The Applications Privacy page offers good information on how Facebook’s platform interacts with developers’ applications, but I’m actually more interested in what comes below the link to the Applications Page: the “Block People” field.

This is Facebook’s strongest tool for dealing with unpleasant interlopers. Blocking someone means that they cannot “find you in a Facebook search, see your profile, or interact with you through Facebook channels (such as Wall posts, Poke, etc.).” Though the text of the field reminds the user that this blocking “does not extend to elsewhere on the Internet,” it remains a powerful tool for severing communications with people on Facebook, should such a need ever arise.

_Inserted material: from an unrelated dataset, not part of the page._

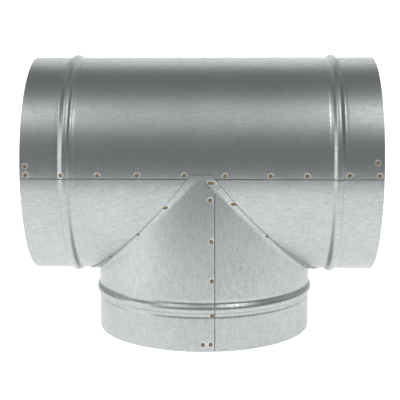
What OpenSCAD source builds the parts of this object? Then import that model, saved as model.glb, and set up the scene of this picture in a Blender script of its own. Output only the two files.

Facebook’s privacy controls have grown more and more powerful. Having not adjusted my own privacy controls in a while, I was excited to see how far they’ve come. Facebook has long allowed Digital Natives to publish unprecedented volumes of personal information. Though this can have some great consequences—friends being able to find your phone number when they need it, the instant sharing of photographs, a way to effortlessly message contacts—it can also have some unintended ones. Facebook’s success depends on its ability to keep those who use it feeling comfortable. Their privacy controls have gone a long way towards allowing every Facebook user to determine exactly what levels of information sharing they are and aren’t comfortable with.

Ultimately, privacy on the internet isn’t about keeping all personal information under wraps all of the time. It’s about making sure that the right information is available to the right people at the right times. Facebook’s privacy controls go a long way toward putting this capability in the hands of Digital Natives. Many Digital Natives, sadly, never seize this opportunity because they don’t know it’s there. My hope is that this post will start more parents, teachers, and Digital Natives thinking about the ways in which they can seize control of their personal information—safeguarding their privacy in the process.